___ Data for this task ___

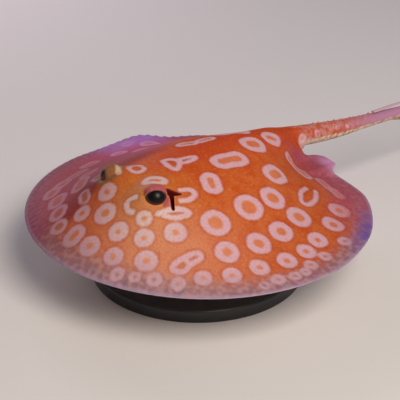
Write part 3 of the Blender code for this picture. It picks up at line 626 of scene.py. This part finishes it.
def paint(mesh):
    """Writes on each point where it is among the marks, in the skin's broad zones of colour and in its
    painted light and shade, in mm.
    """
    places = np.zeros(len(mesh.vertices) * 3, np.float32)
    mesh.vertices.foreach_get("co", places)
    places = places.reshape(-1, 3).astype(float) * 1000
    normals = np.zeros(len(mesh.vertices) * 3, np.float32)
    mesh.vertices.foreach_get("normal", normals)
    hollow, lids, under, share, tail = read_notes(mesh, "hollow", "lid", "under", "share", "tail")
    x, y, z = places.T
    height = z - MARGIN_HEIGHT * 1000
    out = np.hypot(x, y)
    bearing = np.degrees(np.arctan2(x, -y))
    off_tail = 180.0 - np.abs(bearing)
    disc = tail == 0

    # The way in from the margin. The tail and its root count as far in.
    edge = out / np.maximum(share, 0.02) * (1 - share) + EDGE_FAR * (1 - smooth(4.5, 9.0, off_tail))
    edge = np.where(disc, edge, EDGE_FAR)
    line, mark = mark_distances(places, under)

    # Painted mauve light on the right side, from the ridge of the back outwards, and painted dark red shade
    # where it begins.
    reach = RIGHT_X - x - np.where(y > RIGHT_Y, RIGHT_SLANTS[1], RIGHT_SLANTS[0]) * (y - RIGHT_Y)
    slope = 1 - smooth(*RIGHT_TOP, height)
    mauve_light = smooth(4.0, 28.0, reach) * slope * (1 - smooth(0.0, 0.2, tail))
    # Painted shade: a dark red band where the painted mauve light begins, between the two lights.
    painted_shade_band = smooth(0.0, 10.0, reach) * (1 - smooth(16.0, 40.0, reach)) * smooth(10.0, -30.0, y)
    painted_shade_band *= slope * smooth(5.0, 20.0, edge)

    # The margin is pale all round. Painted light makes it rosy behind and violet at both sides, and gives the
    # lobes a pink highlight.
    # Painted rosy light on the rear of the disc, near its margin.
    rear = smooth(100.0, 140.0, np.abs(bearing)) * smooth(38.0, 14.0, edge) * disc
    pale = smooth(18.0, 2.0, edge) * (1 - 0.75 * rear)
    # Painted violet light, as through the thin margin lit from behind, at both sides.
    turned = np.abs(bearing) - np.where(x > 0, VIOLET_LEFT, 0.0)
    violet_backlight = smooth(*VIOLET_START, turned) * (1 - smooth(*VIOLET_END, turned))
    violet_backlight *= np.where(x < 0, smooth(30.0, 5.0, edge), smooth(14.0, 1.0, edge))
    # A painted pink highlight on the lobes' tips.
    lobe = np.exp(-(((off_tail - LOBE_BEARING) / LOBE_SPREAD) ** 2)) * smooth(*LOBE_OUT, out) * disc

    # Ochre on the head, red along the back, pale on the left front, duller on the left rear, and painted
    # shade on the right front.
    head = ((x - HEAD_MIDDLE[0]) / HEAD_SPREAD[0]) ** 2 + ((y - HEAD_MIDDLE[1]) / HEAD_SPREAD[1]) ** 2
    head = np.exp(-head)
    back = np.exp(-(((x - BACK_X) / BACK_SPREAD) ** 2)) * smooth(*BACK_Y, y)
    flank = np.exp(-(((bearing - FLANK_BEARING) / FLANK_SPREAD) ** 2)) * smooth(*FLANK_OUT, out)
    # Painted shade: the right front, away from the light, is darkened.
    shade = smooth(28.0, -26.0, bearing) * smooth(35.0, 70.0, out) * (1 - smooth(-70.0, -110.0, bearing))
    hind = smooth(45.0, 120.0, bearing) * smooth(35.0, 90.0, out) * disc

    # The belly's colour runs on under the tail's root, and the rest of the tail is paler below.
    low = smooth(0.35, -0.45, normals.reshape(-1, 3)[:, 2])
    under = np.maximum(under, low * ~disc * (1 - smooth(0.02, 0.10, tail)))

    write_notes(mesh, "marks", line, mark, edge)
    write_notes(mesh, "zones", mauve_light, rear, violet_backlight)
    write_notes(mesh, "warmth", head, back, flank)
    write_notes(mesh, "folds", hollow, under)
    write_notes(mesh, "rest", tail, painted_shade_band, pale)
    write_notes(mesh, "low", low * smooth(0.0, 0.05, tail), (x < 0) * lids, (x > 0) * lids)
    write_notes(mesh, "depth", shade, lobe, hind)


# --- The skin: its material --------------------------------------------------------------
# Living skin under a thin coat of slime: soft, a little translucent, with a faint moist shine.
# Colour is orange with pale rings and margins. Painted over it: mauve, rosy and violet light, and shade.
# The painted shade darkens the right front and the holes; the lobes' tips have a painted pink highlight.

GRAINS = {                     # the skin's patterns: millimetres across a patch, and how finely it breaks up
    "blotch": (9.0, 2.0), "fine": (1.6, 3.0), "wander": (7.0, 2.0), "rim": (4.0, 2.0),
    "spot": (3.4, 0.0), "tail": (4.5, 2.0), "tail_side": (5.0, 2.0), "pore": (0.6, 2.0),
}
SWEEP_SIZE = 16.667            # millimetres across the broad patches that the rim has
SWEEP_OFFSET = 0.10            # metres by which their pattern is moved
PEBBLE_SIZE = 2.6              # millimetres between the pebbles of the tail's skin
PORE_DEPTH = 0.0004            # metres


def colour(code):
    """An sRGB colour such as C8602A as linear values."""
    values = [int(code[i:i + 2], 16) / 255 for i in (0, 2, 4)]
    return (*[v / 12.92 if v <= 0.04045 else ((v + 0.055) / 1.055) ** 2.4 for v in values], 1.0)


def add(tree, kind, inputs=(), **settings):
    """Adds a node with its settings. inputs has each socket's value, or the node or output that feeds it."""
    made = tree.nodes.new(kind)
    for name, value in settings.items():
        setattr(made, name, value)
    for key, value in dict(inputs).items():
        if isinstance(value, bpy.types.Node):
            value = next(output for output in value.outputs if output.enabled)
        if isinstance(value, bpy.types.NodeSocket):
            tree.links.new(value, made.inputs[key])
        else:
            made.inputs[key].default_value = value
    return made


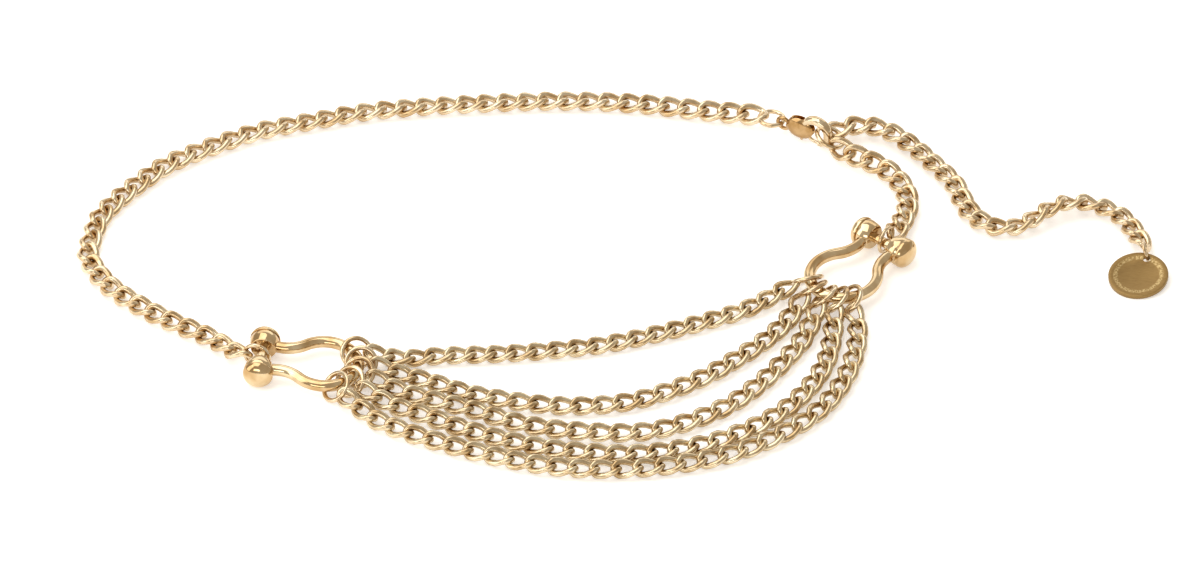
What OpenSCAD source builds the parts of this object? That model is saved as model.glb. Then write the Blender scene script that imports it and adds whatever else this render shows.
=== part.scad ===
// Waist chain: a curb chain that runs round the waist, two bow shackles at the hips,
// five finer strands hung between them, a lobster clasp and a tail with a round tag.
// It lies on a table, whose top is z = 0, with the middle of the waist loop over the
// origin. The strands lie towards -Y and the clasp towards +X +Y.

/* [Main chain] */
// Length of one link of the main chain, outside
link_length = 12.2; // [12:0.1:12.6]
// Width of one link of the main chain, outside
link_width = 8.3; // [8.1:0.1:8.8]
// Thickness of its wire
link_wire = 2; // [1.6:0.1:2.1]
// Tilt of a link's two ends against its middle, which makes the chain lie flat
link_tilt = 46; // [44:1:50]
// Distance from one link to the next
link_pitch = 7.4; // [7.2:0.1:7.6]

/* [Strands] */
// Length of one link of a strand, outside
strand_length = 11.2; // [10.9:0.1:12]
// Width of one link of a strand, outside
strand_width = 7; // [6.8:0.1:7.6]
// Thickness of its wire
strand_wire = 1.2; // [0.9:0.1:1.3]
// Lean of the strand's links, to one side and the other in turn
strand_lean = 40; // [38:1:45]
// Distance from one link to the next
strand_pitch = 7.7; // [7.5:0.1:7.9]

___

• _Short exercise_
Copy out the material word for word and line for line.

• _Answer to this problem_
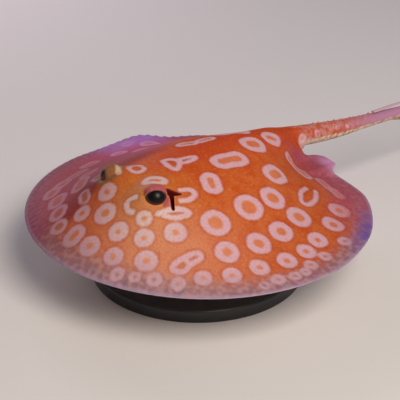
Write part 3 of the Blender code for this picture. It picks up at line 626 of scene.py. This part finishes it.
def paint(mesh):
    """Writes on each point where it is among the marks, in the skin's broad zones of colour and in its
    painted light and shade, in mm.
    """
    places = np.zeros(len(mesh.vertices) * 3, np.float32)
    mesh.vertices.foreach_get("co", places)
    places = places.reshape(-1, 3).astype(float) * 1000
    normals = np.zeros(len(mesh.vertices) * 3, np.float32)
    mesh.vertices.foreach_get("normal", normals)
    hollow, lids, under, share, tail = read_notes(mesh, "hollow", "lid", "under", "share", "tail")
    x, y, z = places.T
    height = z - MARGIN_HEIGHT * 1000
    out = np.hypot(x, y)
    bearing = np.degrees(np.arctan2(x, -y))
    off_tail = 180.0 - np.abs(bearing)
    disc = tail == 0

    # The way in from the margin. The tail and its root count as far in.
    edge = out / np.maximum(share, 0.02) * (1 - share) + EDGE_FAR * (1 - smooth(4.5, 9.0, off_tail))
    edge = np.where(disc, edge, EDGE_FAR)
    line, mark = mark_distances(places, under)

    # Painted mauve light on the right side, from the ridge of the back outwards, and painted dark red shade
    # where it begins.
    reach = RIGHT_X - x - np.where(y > RIGHT_Y, RIGHT_SLANTS[1], RIGHT_SLANTS[0]) * (y - RIGHT_Y)
    slope = 1 - smooth(*RIGHT_TOP, height)
    mauve_light = smooth(4.0, 28.0, reach) * slope * (1 - smooth(0.0, 0.2, tail))
    # Painted shade: a dark red band where the painted mauve light begins, between the two lights.
    painted_shade_band = smooth(0.0, 10.0, reach) * (1 - smooth(16.0, 40.0, reach)) * smooth(10.0, -30.0, y)
    painted_shade_band *= slope * smooth(5.0, 20.0, edge)

    # The margin is pale all round. Painted light makes it rosy behind and violet at both sides, and gives the
    # lobes a pink highlight.
    # Painted rosy light on the rear of the disc, near its margin.
    rear = smooth(100.0, 140.0, np.abs(bearing)) * smooth(38.0, 14.0, edge) * disc
    pale = smooth(18.0, 2.0, edge) * (1 - 0.75 * rear)
    # Painted violet light, as through the thin margin lit from behind, at both sides.
    turned = np.abs(bearing) - np.where(x > 0, VIOLET_LEFT, 0.0)
    violet_backlight = smooth(*VIOLET_START, turned) * (1 - smooth(*VIOLET_END, turned))
    violet_backlight *= np.where(x < 0, smooth(30.0, 5.0, edge), smooth(14.0, 1.0, edge))
    # A painted pink highlight on the lobes' tips.
    lobe = np.exp(-(((off_tail - LOBE_BEARING) / LOBE_SPREAD) ** 2)) * smooth(*LOBE_OUT, out) * disc

    # Ochre on the head, red along the back, pale on the left front, duller on the left rear, and painted
    # shade on the right front.
    head = ((x - HEAD_MIDDLE[0]) / HEAD_SPREAD[0]) ** 2 + ((y - HEAD_MIDDLE[1]) / HEAD_SPREAD[1]) ** 2
    head = np.exp(-head)
    back = np.exp(-(((x - BACK_X) / BACK_SPREAD) ** 2)) * smooth(*BACK_Y, y)
    flank = np.exp(-(((bearing - FLANK_BEARING) / FLANK_SPREAD) ** 2)) * smooth(*FLANK_OUT, out)
    # Painted shade: the right front, away from the light, is darkened.
    shade = smooth(28.0, -26.0, bearing) * smooth(35.0, 70.0, out) * (1 - smooth(-70.0, -110.0, bearing))
    hind = smooth(45.0, 120.0, bearing) * smooth(35.0, 90.0, out) * disc

    # The belly's colour runs on under the tail's root, and the rest of the tail is paler below.
    low = smooth(0.35, -0.45, normals.reshape(-1, 3)[:, 2])
    under = np.maximum(under, low * ~disc * (1 - smooth(0.02, 0.10, tail)))

    write_notes(mesh, "marks", line, mark, edge)
    write_notes(mesh, "zones", mauve_light, rear, violet_backlight)
    write_notes(mesh, "warmth", head, back, flank)
    write_notes(mesh, "folds", hollow, under)
    write_notes(mesh, "rest", tail, painted_shade_band, pale)
    write_notes(mesh, "low", low * smooth(0.0, 0.05, tail), (x < 0) * lids, (x > 0) * lids)
    write_notes(mesh, "depth", shade, lobe, hind)


# --- The skin: its material --------------------------------------------------------------
# Living skin under a thin coat of slime: soft, a little translucent, with a faint moist shine.
# Colour is orange with pale rings and margins. Painted over it: mauve, rosy and violet light, and shade.
# The painted shade darkens the right front and the holes; the lobes' tips have a painted pink highlight.

GRAINS = {                     # the skin's patterns: millimetres across a patch, and how finely it breaks up
    "blotch": (9.0, 2.0), "fine": (1.6, 3.0), "wander": (7.0, 2.0), "rim": (4.0, 2.0),
    "spot": (3.4, 0.0), "tail": (4.5, 2.0), "tail_side": (5.0, 2.0), "pore": (0.6, 2.0),
}
SWEEP_SIZE = 16.667            # millimetres across the broad patches that the rim has
SWEEP_OFFSET = 0.10            # metres by which their pattern is moved
PEBBLE_SIZE = 2.6              # millimetres between the pebbles of the tail's skin
PORE_DEPTH = 0.0004            # metres


def colour(code):
    """An sRGB colour such as C8602A as linear values."""
    values = [int(code[i:i + 2], 16) / 255 for i in (0, 2, 4)]
    return (*[v / 12.92 if v <= 0.04045 else ((v + 0.055) / 1.055) ** 2.4 for v in values], 1.0)


def add(tree, kind, inputs=(), **settings):
    """Adds a node with its settings. inputs has each socket's value, or the node or output that feeds it."""
    made = tree.nodes.new(kind)
    for name, value in settings.items():
        setattr(made, name, value)
    for key, value in dict(inputs).items():
        if isinstance(value, bpy.types.Node):
            value = next(output for output in value.outputs if output.enabled)
        if isinstance(value, bpy.types.NodeSocket):
            tree.links.new(value, made.inputs[key])
        else:
            made.inputs[key].default_value = value
    return made


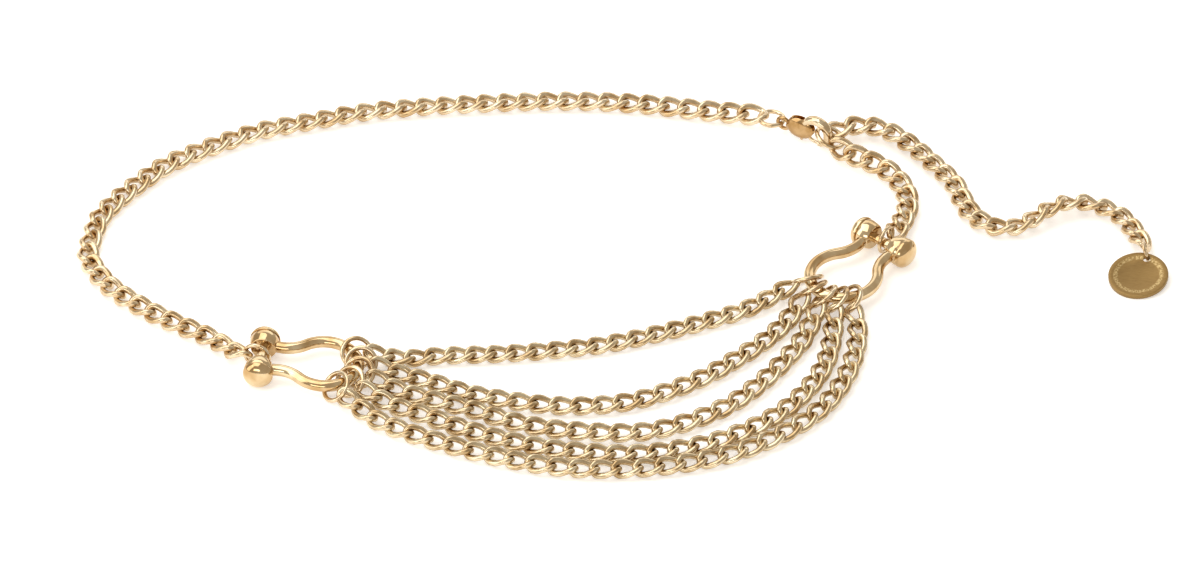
What OpenSCAD source builds the parts of this object? That model is saved as model.glb. Then write the Blender scene script that imports it and adds whatever else this render shows.
=== part.scad ===
// Waist chain: a curb chain that runs round the waist, two bow shackles at the hips,
// five finer strands hung between them, a lobster clasp and a tail with a round tag.
// It lies on a table, whose top is z = 0, with the middle of the waist loop over the
// origin. The strands lie towards -Y and the clasp towards +X +Y.

/* [Main chain] */
// Length of one link of the main chain, outside
link_length = 12.2; // [12:0.1:12.6]
// Width of one link of the main chain, outside
link_width = 8.3; // [8.1:0.1:8.8]
// Thickness of its wire
link_wire = 2; // [1.6:0.1:2.1]
// Tilt of a link's two ends against its middle, which makes the chain lie flat
link_tilt = 46; // [44:1:50]
// Distance from one link to the next
link_pitch = 7.4; // [7.2:0.1:7.6]

/* [Strands] */
// Length of one link of a strand, outside
strand_length = 11.2; // [10.9:0.1:12]
// Width of one link of a strand, outside
strand_width = 7; // [6.8:0.1:7.6]
// Thickness of its wire
strand_wire = 1.2; // [0.9:0.1:1.3]
// Lean of the strand's links, to one side and the other in turn
strand_lean = 40; // [38:1:45]
// Distance from one link to the next
strand_pitch = 7.7; // [7.5:0.1:7.9]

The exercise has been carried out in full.